▶ DATA EXTRACT
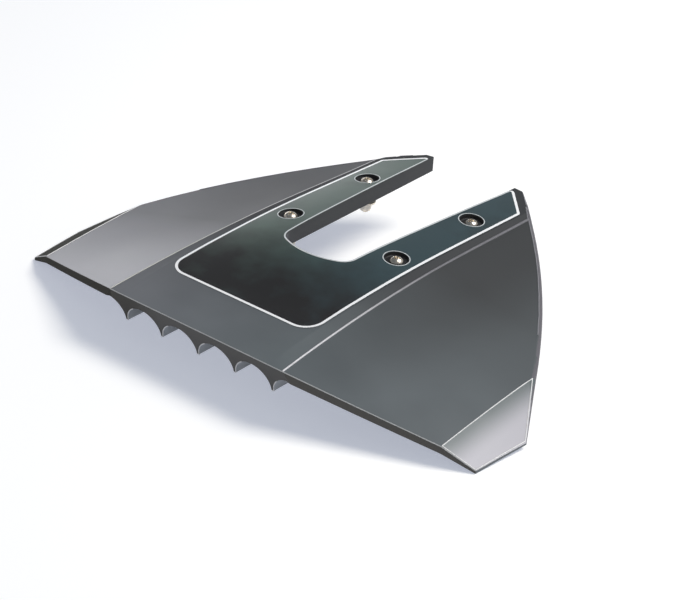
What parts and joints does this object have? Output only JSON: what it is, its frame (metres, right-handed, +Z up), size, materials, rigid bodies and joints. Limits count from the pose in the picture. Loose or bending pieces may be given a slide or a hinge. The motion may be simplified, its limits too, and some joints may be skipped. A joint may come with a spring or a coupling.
{
  "type": "outboard hydrofoil",
  "caption": "Delta-shaped moulded hydrofoil stabiliser with drooping wings, fins under its trailing edge and a slotted deck that bolts on over a drive's plate.",
  "frame": {"origin": "centre of the four-bolt pattern, on the plane of the flat underside that seats on the drive's anti-ventilation plate", "axes": "+X to starboard, +Y forward towards the boat, along the leg slot, +Z up"},
  "size_m": [0.521, 0.3815, 0.0744],
  "materials": {
    "foil_body": "moulded glass-filled nylon, satin, charcoal grey",
    "deck_decal": "glossy printed vinyl with a white border",
    "bolt": "polished stainless steel",
    "washer": "stamped stainless steel",
    "lock_nut": "stainless steel",
    "nut_insert": "nylon"
  },
  "bodies": {
    "root": {"foil_body": "foil_body", "deck_decal": "deck_decal", "bolt_port_aft": "bolt", "bolt_port_front": "bolt", "bolt_starboard_aft": "bolt", "bolt_starboard_front": "bolt", "washer_port_aft": "washer", "washer_port_front": "washer", "washer_starboard_aft": "washer", "washer_starboard_front": "washer", "lock_nut_port_aft": "lock_nut", "lock_nut_port_front": "lock_nut", "lock_nut_starboard_aft": "lock_nut", "lock_nut_starboard_front": "lock_nut", "nut_insert_port_aft": "nut_insert", "nut_insert_port_front": "nut_insert", "nut_insert_starboard_aft": "nut_insert", "nut_insert_starboard_front": "nut_insert"}
  },
  "joints": []
}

▶ REQUIRED WORK
Write out the data again, exactly and in full.

▶ ANSWER TO THIS TASK
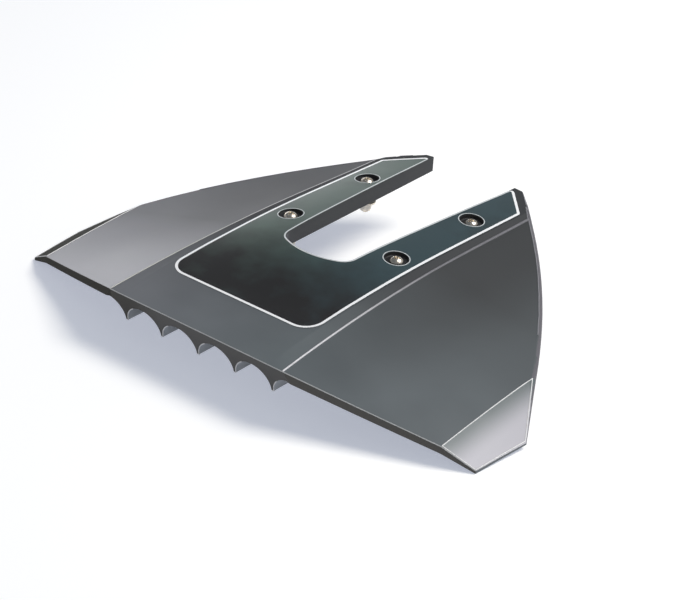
What parts and joints does this object have? Output only JSON: what it is, its frame (metres, right-handed, +Z up), size, materials, rigid bodies and joints. Limits count from the pose in the picture. Loose or bending pieces may be given a slide or a hinge. The motion may be simplified, its limits too, and some joints may be skipped. A joint may come with a spring or a coupling.
{
  "type": "outboard hydrofoil",
  "caption": "Delta-shaped moulded hydrofoil stabiliser with drooping wings, fins under its trailing edge and a slotted deck that bolts on over a drive's plate.",
  "frame": {"origin": "centre of the four-bolt pattern, on the plane of the flat underside that seats on the drive's anti-ventilation plate", "axes": "+X to starboard, +Y forward towards the boat, along the leg slot, +Z up"},
  "size_m": [0.521, 0.3815, 0.0744],
  "materials": {
    "foil_body": "moulded glass-filled nylon, satin, charcoal grey",
    "deck_decal": "glossy printed vinyl with a white border",
    "bolt": "polished stainless steel",
    "washer": "stamped stainless steel",
    "lock_nut": "stainless steel",
    "nut_insert": "nylon"
  },
  "bodies": {
    "root": {"foil_body": "foil_body", "deck_decal": "deck_decal", "bolt_port_aft": "bolt", "bolt_port_front": "bolt", "bolt_starboard_aft": "bolt", "bolt_starboard_front": "bolt", "washer_port_aft": "washer", "washer_port_front": "washer", "washer_starboard_aft": "washer", "washer_starboard_front": "washer", "lock_nut_port_aft": "lock_nut", "lock_nut_port_front": "lock_nut", "lock_nut_starboard_aft": "lock_nut", "lock_nut_starboard_front": "lock_nut", "nut_insert_port_aft": "nut_insert", "nut_insert_port_front": "nut_insert", "nut_insert_starboard_aft": "nut_insert", "nut_insert_starboard_front": "nut_insert"}
  },
  "joints": []
}